Privacy and Consent: The Legal Boundaries of Identity Graphs
Identity resolution falls under GDPR's definition of "profiling" (Art. 4(4)). Linking deterministically and probabilistically without user consent is a legal risk. Google's Consent Mode v2 splits "analytics_storage" and "ad_storage" but identity stitching may need an additional "personalization_storage" category. Under TCF 2.2, you need Purpose 1 (device storage) + Purpose 9 (personalized ads) — you can't stitch without both. TCF 2.2 requires explicit opt-in before collection.
A hashed email counts as "pseudonymous data" under GDPR (Recital 26) — it remains personal data. If it can be de-hashed via rainbow table or reverse lookup, it's "pseudonymization," not "anonymization." Add salt to hashes (email + site-specific secret → SHA-256) and store the salt in HSM or Secret Manager.
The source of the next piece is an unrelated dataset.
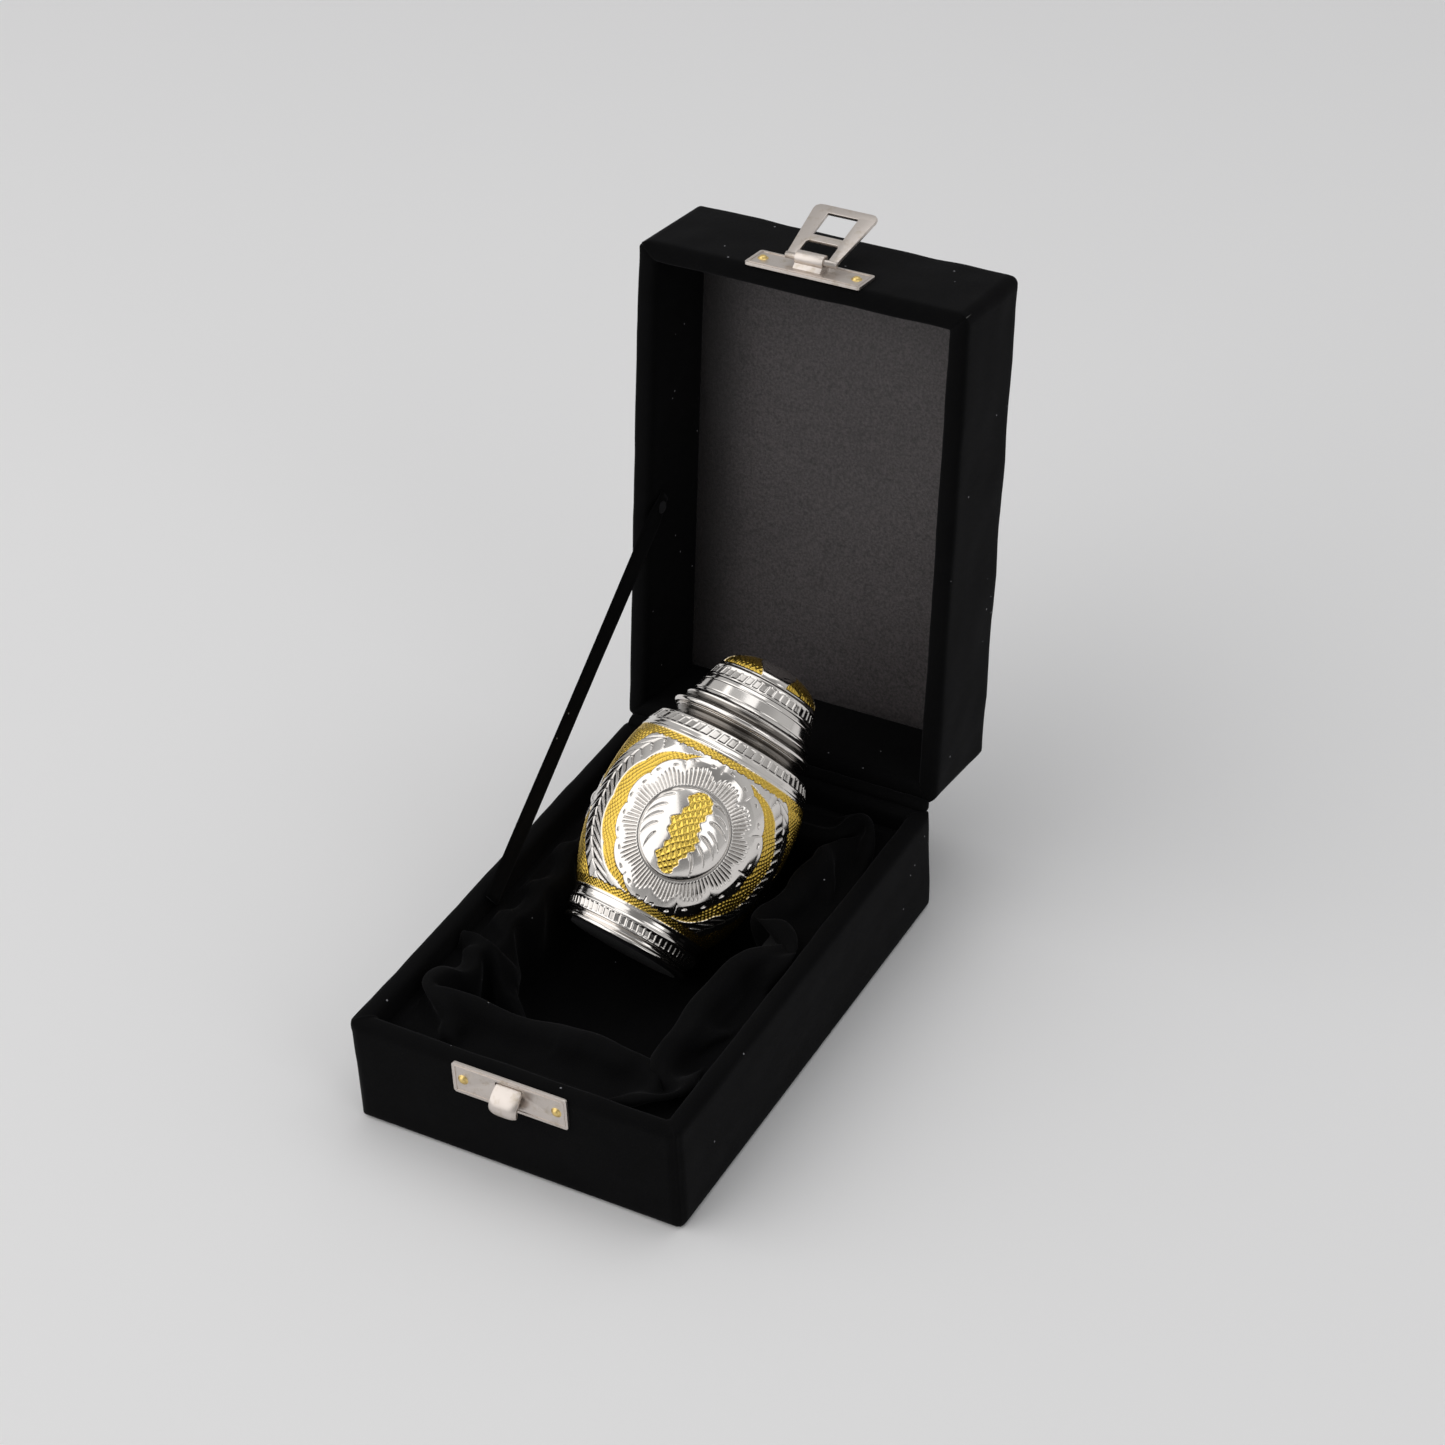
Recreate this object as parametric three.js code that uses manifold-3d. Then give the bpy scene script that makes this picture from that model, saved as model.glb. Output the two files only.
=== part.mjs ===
// A small two-tone metal keepsake urn in its hinged, velvet-covered presentation case.
// Millimetres, +Z up, X across the case, +Y towards the hinge. The origin is the centre of the underside
// of the case's tray. The lid stands open on its strap, and the urn leans back over the tray's rear wall.
import * as THREE from "three";
import { mergeVertices, mergeGeometries } from "three/addons/utils/BufferGeometryUtils.js";
import Module from "manifold-3d";

const wasm = await Module();
wasm.setup();

// ---- Driving dimensions ----------------------------------------------------------------------------
const WIDTH = 85; // case, across
const LENGTH = 127; // case, front to hinge
const TRAY_HEIGHT = 28;
const LID_HEIGHT = 29;
const WALL = 5; // velvet, board and velvet together
const SKIN = 0.9; // velvet with its backing
const CORNER = 3; // upright edges of the case
const EDGE = 1.6; // rounding of the padded outer edges
const RIM_GAP = 0.5; // from the hinge line to the lid's rim; the tray's rim is as far below it
const LID_OPEN = THREE.MathUtils.degToRad(98);

const FLOOR_SHEET = 0.5; // paper under the tray
const FLOOR_BOARD = 2;
const LID_BOARD = 2.5; // the lid's top board
const PANEL_CARD = 0.6;
const PANEL_PAD = 1;

const INSERT_TOP = 22; // top of the foam, below its velvet
const INSERT_GAP = 0.3; // insert to tray wall
const LINING = 0.7; // velvet over the foam
const RECESS = { left: -29, right: 25, front: -43, back: 47 }; // the hollow in the foam, lined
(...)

If a user requests "restriction" (GDPR Art. 18), delete the edge from the identity graph and break the deterministic link.
KVKK Art. 7 requires explicit consent: "Consent shall be any freely given, specific, informed and unambiguous indication of the data subject's wishes." Identity stitching must be named explicitly in the consent form — generic "better experience" phrasing isn't enough. If a user withdraws consent (consent_revoked_at timestamp), delete all edges for that user_id from the identity graph and set a deleted_at flag. Use soft delete in BigQuery — instead of physical deletion, filter with WHERE deleted_at IS NULL.
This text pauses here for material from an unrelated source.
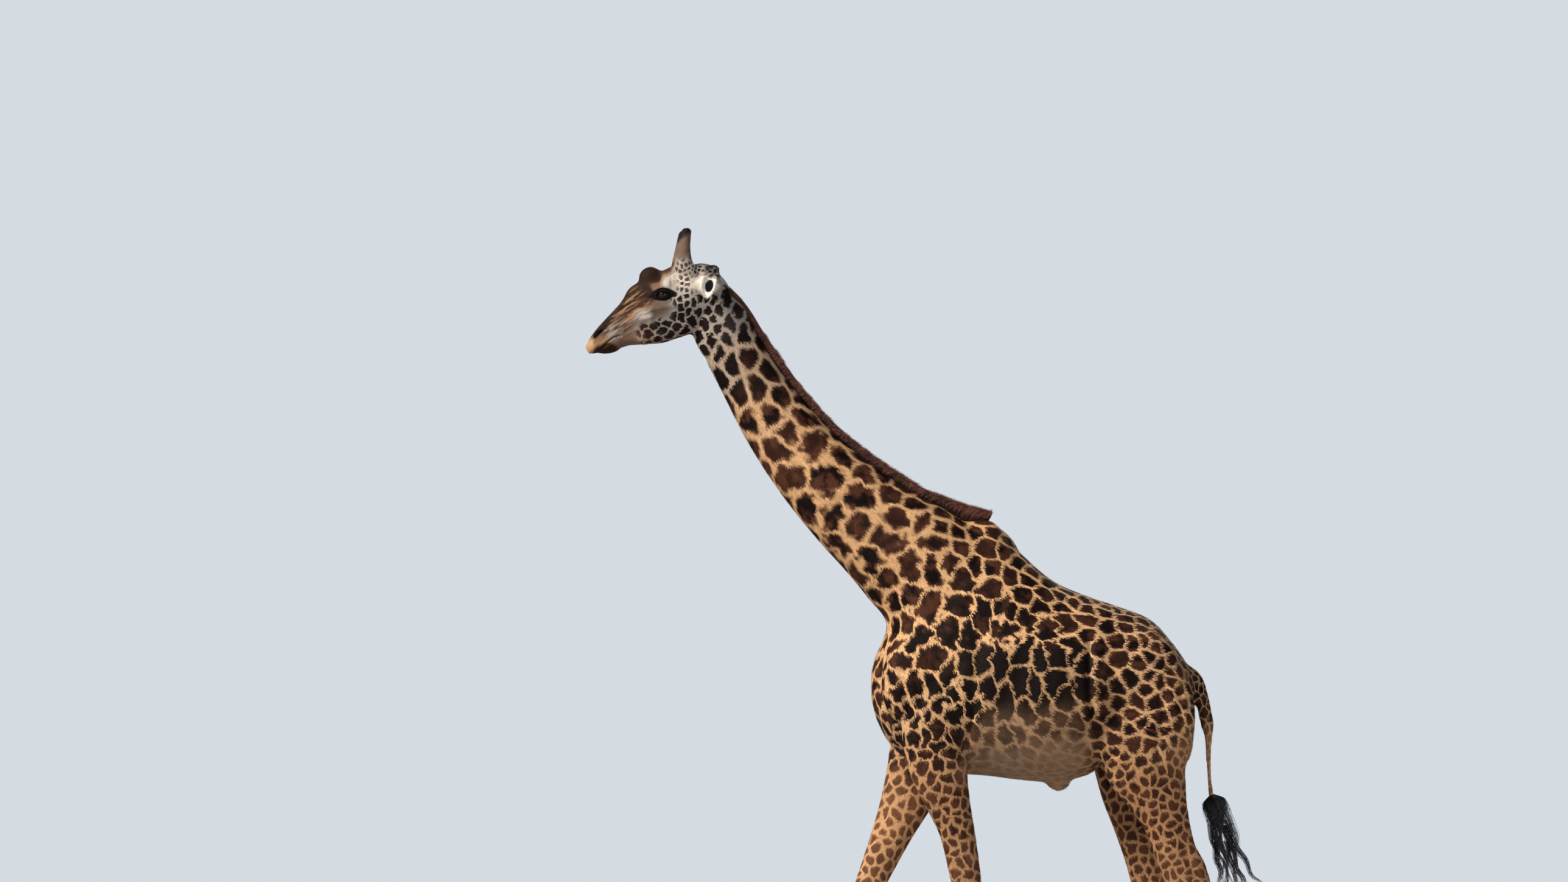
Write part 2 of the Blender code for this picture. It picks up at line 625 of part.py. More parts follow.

Implementation: Incremental Identity Pipeline with dbt
In production, identity resolution runs incremental, not batch — add new signals daily and update the existing graph. Build this with a dbt incremental model:
{{
config(
materialized='incremental',
unique_key='edge_id',
partition_by={'field': 'created_date', 'data_type': 'date'},
cluster_by=['signal_a_type', 'signal_b_type']
)
}}
WITH new_edges AS (
SELECT
GENERATE_UUID() AS edge_id,
a.signal_id AS signal_a,
a.signal_type AS signal_a_type,
b.signal_id AS signal_b,
b.signal_type AS signal_b_type,
0.95 AS match_score,
CURRENT_DATE() AS created_date
FROM {{ ref('stg_hashed_emails') }} a
JOIN {{ ref('stg_device_ids') }} b
ON a.hashed_email = b.hashed_email
WHERE a.created_at >= CURRENT_DATE() - 1
)
SELECT * FROM new_edges
{% if is_incremental() %}
WHERE edge_id NOT IN (SELECT edge_id FROM {{ this }})
{% endif %}
Each run adds new email-to-device matches from the last day. unique_key prevents duplicates; partition_by leaves older partitions untouched. Cluster on signal_type because queries typically filter by type ("all email-to-cookie links"). Use dbt tests to monitor edge count — if any edge scores below 0.70, the test fails and deployment stops.
Never deploy an identity pipeline to production without data quality tests — wrong merges corrupt LTV calculations, attribution models, and segmentation. Roibase's First-Party Data & Measurement Architecture integrates this pipeline with consent layers, server-side GTM, and CDPs.
Next: distribute the identity graph downstream to segment builders, recommendation engines, LTV prediction, and MMM systems — all querying canonical_user_id for aggregate metrics. When the graph is correct, you collapse 6 signals into 1 user, lifting LTV precision 30–40% and expanding attribution window 25% (Google Analytics 4 benchmark, 2025). Hash matching gives deterministic foundation, probabilistic linking manages uncertainty, household identity opens family-level targeting — run all three together and extract maximum value from first-party data.